With Surplus, Tougher Choices
Washington debates whether first black ink since days of bell-bottoms should go for tax cuts or saving Social Security.
It's back - something that hasn't been seen in the power corridors of Washington for almost 30 years.
No, not long sideburns. Black ink.
After decades in which big federal deficits seemed the natural order of things, as fixed as the stars and the moon, the federal government ran a surplus for the fiscal year that ended at midnight Sept. 30. To some budget experts, that's an event as important in its own way as the fall of the Berlin Wall.
But as the post-cold-war world has turned out to be dangerous and complex, so will post-deficit politics likely remain bitter and difficult. In fact, some predict that Washington's new war over black ink will be worse than its old deficit clash.
That's because the deficit precluded most fiscal choices. Virtually the only question budgeteers struggled with was how to make cuts.
The surplus, by contrast, opens up a new world of options. Save it? Spend it? Cut taxes? Pay off debt? Arguments over these issues split not only the two major parties, but also factions within each party. "The politics of deficits were easy. The politics of surpluses will be hard," says Stan Collander, head of federal budget consulting at Fleishman Hilliard, a public-relations firm.
Still, the advent of a surplus is cause for celebration, say many lawmakers. It is an example of the nation's broad political and economic systems overcoming a problem that at times seemed intractable.
The last time the United States government ran a surplus was 29 years ago. Only six years ago, the deficit was an astounding $290 billion. But for fiscal 1998, the US ran a $70 billion surplus in a federal budget of around $1.7 trillion, President Clinton announced Wednesday.

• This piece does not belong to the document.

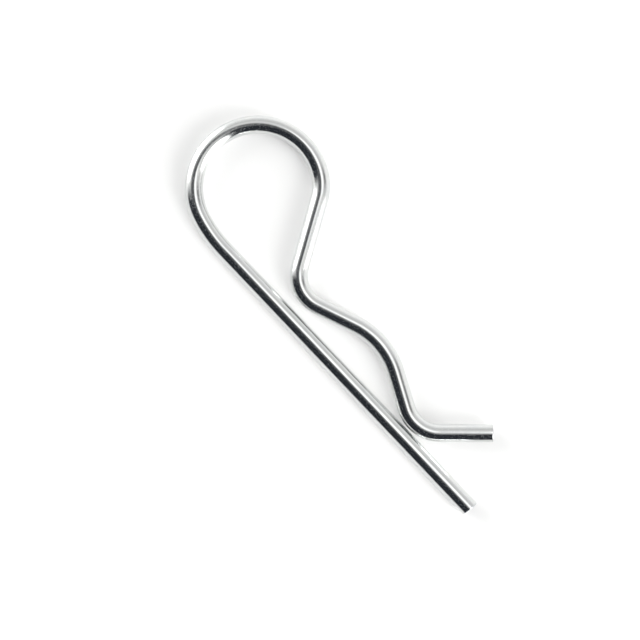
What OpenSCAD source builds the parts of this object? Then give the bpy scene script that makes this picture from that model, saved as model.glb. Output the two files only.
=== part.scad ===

This change has already had a profound effect on the US economy, claimed the president. Interest rates are two or three points lower than they would be otherwise, because Uncle Sam is not having to borrow billions of dollars in private-capital markets to make ends meet.
Projected surpluses "will be a gift-giving achievement for generations to come," said Mr. Clinton.
Responsibility for this achievement is an item of some dispute. Clinton hailed his 1993 tax-hike package as a major reason black ink has reappeared. Congressional Republicans, meanwhile, pointed to their role in last year's historic final budget-balancing package, and to President George Bush's acquiescence to a tax hike during his term in office.
Budget experts outside government judge all these events important. But they point to another factor, tax receipts from the roaring US economy, as the thing that finally buried the deficit.
Taxes are flowing into the Treasury so fast that bean-counters can hardly keep up. In May, the White House projected the surplus would be only $39 billion.
The tax flood could ebb quickly, however, if US economic growth slows. Thus current troubles in Asia, and unpredictable gyrations of the US stock market, could change current predictions of at least seven more black-ink years.
Furthermore, the "surplus" depends on the fact that Social Security is collecting far more in receipts than it pays out in benefits. Take Social Security out of the budget, and the result is a $41 billion deficit. And Social Security's good times won't last forever. Around 2007 it is predicted to begin paying out more than it receives in taxes, as baby boomers begin to retire.
"Any number of factors could turn these projected surpluses into deficits," says Robert Bixby, policy director of the Concord Coalition, a group which urges government fiscal responsibility.
All of this hasn't stopped Washington from arguing about what to do with the money that's dropped in politicians' laps.
Last January, Clinton said any surplus should be used to "save Social Security first." The GOP House leadership, for its part, has been pushing for an $80 billion tax cut stretched over five years.
There are intraparty surplus disputes, as well. Some Democrats want to use the cash to increase social spending. Some Republicans want to use it to pay down the nation's debt, while others want hikes in highway or military budgets.
In fact, a significant chunk of the surplus is close to being spent.
In recent weeks, the White House has proposed more than $17 billion in extra 1999 spending that it has labeled "emergency." GOP leaders have grumbled a bit, but they agree in principle with the proposal.
The largest portion of this money, $7 billion, would aid farmers who were hard hit by agricultural disasters. Some $2 billion would be added to military-readiness funds, $2 billion would pay for peacekeeping in Bosnia, and $3 billion would help prepare government computers for the year 2000.
Under congressional rules, emergency supplemental appropriations can break spending caps put in place by last year's balanced-budget deal. But however virtuous the cause, it's still spending the surplus, say experts. "Anytime you have extra money lying around with politicians, their impulse is to spend it," says Stephen Moore of the Cato Institute, a libertarian think tank here.